What is needed: Restate word for word the lines beginning at the one that contains "Turn this picture" and ending at the one that contains "import Module from 'manifold-3d';"; include both and nothing else.

Records supplied:
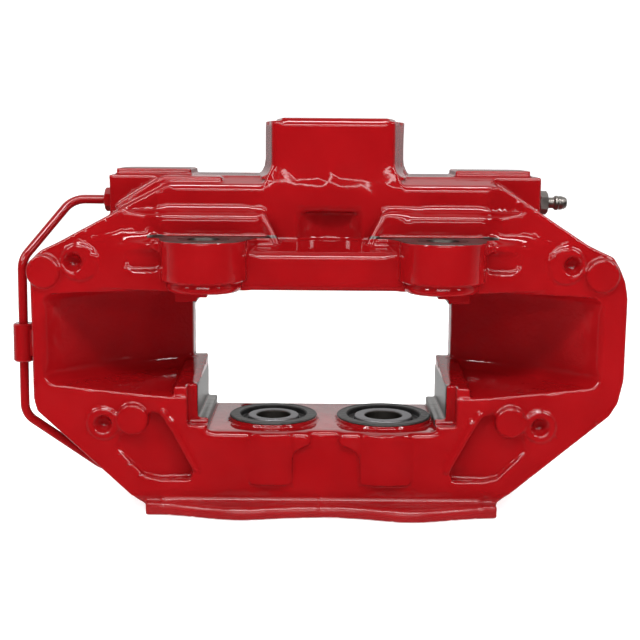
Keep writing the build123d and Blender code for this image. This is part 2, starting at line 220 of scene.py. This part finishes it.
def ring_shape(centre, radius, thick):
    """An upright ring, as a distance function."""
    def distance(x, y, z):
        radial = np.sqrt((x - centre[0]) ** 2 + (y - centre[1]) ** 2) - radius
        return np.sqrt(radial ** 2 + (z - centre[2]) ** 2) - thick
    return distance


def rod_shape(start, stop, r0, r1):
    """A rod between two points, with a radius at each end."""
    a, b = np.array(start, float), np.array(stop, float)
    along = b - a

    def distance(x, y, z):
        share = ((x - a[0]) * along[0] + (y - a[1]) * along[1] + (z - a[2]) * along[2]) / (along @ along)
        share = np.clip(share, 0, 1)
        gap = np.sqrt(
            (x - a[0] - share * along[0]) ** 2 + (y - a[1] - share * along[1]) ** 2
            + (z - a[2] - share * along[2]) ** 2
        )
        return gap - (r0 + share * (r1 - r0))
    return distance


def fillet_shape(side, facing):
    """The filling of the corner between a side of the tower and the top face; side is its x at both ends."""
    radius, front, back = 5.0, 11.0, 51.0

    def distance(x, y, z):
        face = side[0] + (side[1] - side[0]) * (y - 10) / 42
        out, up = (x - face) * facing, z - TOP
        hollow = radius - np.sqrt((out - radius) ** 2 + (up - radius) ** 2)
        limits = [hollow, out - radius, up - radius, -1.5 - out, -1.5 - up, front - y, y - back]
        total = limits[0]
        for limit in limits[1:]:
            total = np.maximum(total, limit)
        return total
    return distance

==

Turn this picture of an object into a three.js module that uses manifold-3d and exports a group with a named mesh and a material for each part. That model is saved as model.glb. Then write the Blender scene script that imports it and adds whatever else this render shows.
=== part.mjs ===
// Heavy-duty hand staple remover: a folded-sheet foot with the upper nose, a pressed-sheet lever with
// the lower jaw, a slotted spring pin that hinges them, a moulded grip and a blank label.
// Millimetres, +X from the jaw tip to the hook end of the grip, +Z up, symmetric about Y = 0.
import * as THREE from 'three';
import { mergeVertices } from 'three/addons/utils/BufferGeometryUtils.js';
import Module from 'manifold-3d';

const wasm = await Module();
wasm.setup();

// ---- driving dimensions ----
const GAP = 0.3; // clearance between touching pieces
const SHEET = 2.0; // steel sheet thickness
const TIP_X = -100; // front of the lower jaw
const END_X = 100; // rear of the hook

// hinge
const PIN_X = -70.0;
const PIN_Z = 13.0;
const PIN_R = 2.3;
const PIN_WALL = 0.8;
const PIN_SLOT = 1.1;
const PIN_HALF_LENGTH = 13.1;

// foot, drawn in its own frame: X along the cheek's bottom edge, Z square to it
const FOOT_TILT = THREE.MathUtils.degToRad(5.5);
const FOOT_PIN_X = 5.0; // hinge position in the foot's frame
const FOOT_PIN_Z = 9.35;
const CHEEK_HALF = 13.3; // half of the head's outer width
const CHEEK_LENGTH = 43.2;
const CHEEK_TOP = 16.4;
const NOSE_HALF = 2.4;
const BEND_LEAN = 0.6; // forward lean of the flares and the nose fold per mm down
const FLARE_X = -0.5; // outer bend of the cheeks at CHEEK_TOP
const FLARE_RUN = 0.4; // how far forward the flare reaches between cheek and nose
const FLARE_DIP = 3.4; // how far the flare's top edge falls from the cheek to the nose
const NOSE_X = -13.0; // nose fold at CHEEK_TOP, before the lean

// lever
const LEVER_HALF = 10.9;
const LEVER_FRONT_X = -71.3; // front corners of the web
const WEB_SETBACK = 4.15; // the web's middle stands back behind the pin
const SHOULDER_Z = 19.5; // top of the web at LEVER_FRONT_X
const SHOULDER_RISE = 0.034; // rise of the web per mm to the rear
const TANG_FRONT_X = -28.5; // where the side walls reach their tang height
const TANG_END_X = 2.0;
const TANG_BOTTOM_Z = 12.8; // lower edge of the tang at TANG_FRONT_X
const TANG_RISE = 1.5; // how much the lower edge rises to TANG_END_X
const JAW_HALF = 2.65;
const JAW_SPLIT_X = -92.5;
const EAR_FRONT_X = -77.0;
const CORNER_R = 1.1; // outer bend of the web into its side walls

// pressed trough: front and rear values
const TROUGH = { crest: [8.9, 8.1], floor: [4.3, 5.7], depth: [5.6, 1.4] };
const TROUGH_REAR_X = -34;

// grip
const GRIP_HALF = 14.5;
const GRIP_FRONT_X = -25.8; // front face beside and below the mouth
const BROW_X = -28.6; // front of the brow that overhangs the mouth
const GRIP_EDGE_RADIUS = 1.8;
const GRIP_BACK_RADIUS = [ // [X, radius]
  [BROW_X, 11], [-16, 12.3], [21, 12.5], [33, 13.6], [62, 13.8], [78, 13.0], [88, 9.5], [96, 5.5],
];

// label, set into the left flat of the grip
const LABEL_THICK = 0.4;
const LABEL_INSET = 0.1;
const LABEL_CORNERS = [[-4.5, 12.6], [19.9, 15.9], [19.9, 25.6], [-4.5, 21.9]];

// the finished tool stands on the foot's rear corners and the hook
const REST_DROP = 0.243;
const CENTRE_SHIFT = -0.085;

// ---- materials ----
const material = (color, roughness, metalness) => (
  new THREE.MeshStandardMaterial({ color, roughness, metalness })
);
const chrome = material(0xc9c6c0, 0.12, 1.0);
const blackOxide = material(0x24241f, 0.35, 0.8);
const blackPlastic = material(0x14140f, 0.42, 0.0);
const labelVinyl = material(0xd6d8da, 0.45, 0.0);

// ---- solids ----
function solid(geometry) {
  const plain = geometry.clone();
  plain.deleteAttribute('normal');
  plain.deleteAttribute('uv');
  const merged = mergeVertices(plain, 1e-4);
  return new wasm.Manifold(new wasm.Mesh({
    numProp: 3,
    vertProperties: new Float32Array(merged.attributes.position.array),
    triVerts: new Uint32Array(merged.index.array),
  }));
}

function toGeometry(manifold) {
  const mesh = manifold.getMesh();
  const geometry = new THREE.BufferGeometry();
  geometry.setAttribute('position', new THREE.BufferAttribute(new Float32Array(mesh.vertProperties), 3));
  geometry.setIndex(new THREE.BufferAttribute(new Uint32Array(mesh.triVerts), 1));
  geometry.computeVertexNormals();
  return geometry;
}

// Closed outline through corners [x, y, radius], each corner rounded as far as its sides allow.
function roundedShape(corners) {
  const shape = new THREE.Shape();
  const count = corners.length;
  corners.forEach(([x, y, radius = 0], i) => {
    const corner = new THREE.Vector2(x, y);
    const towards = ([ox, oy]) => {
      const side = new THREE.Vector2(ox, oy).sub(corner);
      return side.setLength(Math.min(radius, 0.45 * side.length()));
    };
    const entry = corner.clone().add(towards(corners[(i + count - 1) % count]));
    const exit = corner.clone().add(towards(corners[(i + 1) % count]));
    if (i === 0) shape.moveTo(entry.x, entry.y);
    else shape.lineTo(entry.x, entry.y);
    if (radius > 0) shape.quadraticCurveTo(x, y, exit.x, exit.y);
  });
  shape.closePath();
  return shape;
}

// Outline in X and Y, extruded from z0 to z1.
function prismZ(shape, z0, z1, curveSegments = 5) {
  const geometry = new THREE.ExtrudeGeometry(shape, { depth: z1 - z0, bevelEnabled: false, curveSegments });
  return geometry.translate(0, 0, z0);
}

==

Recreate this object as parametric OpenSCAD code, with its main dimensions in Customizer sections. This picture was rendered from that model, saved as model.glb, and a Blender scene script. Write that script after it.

Exercise solution:
Turn this picture of an object into a three.js module that uses manifold-3d and exports a group with a named mesh and a material for each part. That model is saved as model.glb. Then write the Blender scene script that imports it and adds whatever else this render shows.
=== part.mjs ===
// Heavy-duty hand staple remover: a folded-sheet foot with the upper nose, a pressed-sheet lever with
// the lower jaw, a slotted spring pin that hinges them, a moulded grip and a blank label.
// Millimetres, +X from the jaw tip to the hook end of the grip, +Z up, symmetric about Y = 0.
import * as THREE from 'three';
import { mergeVertices } from 'three/addons/utils/BufferGeometryUtils.js';
import Module from 'manifold-3d';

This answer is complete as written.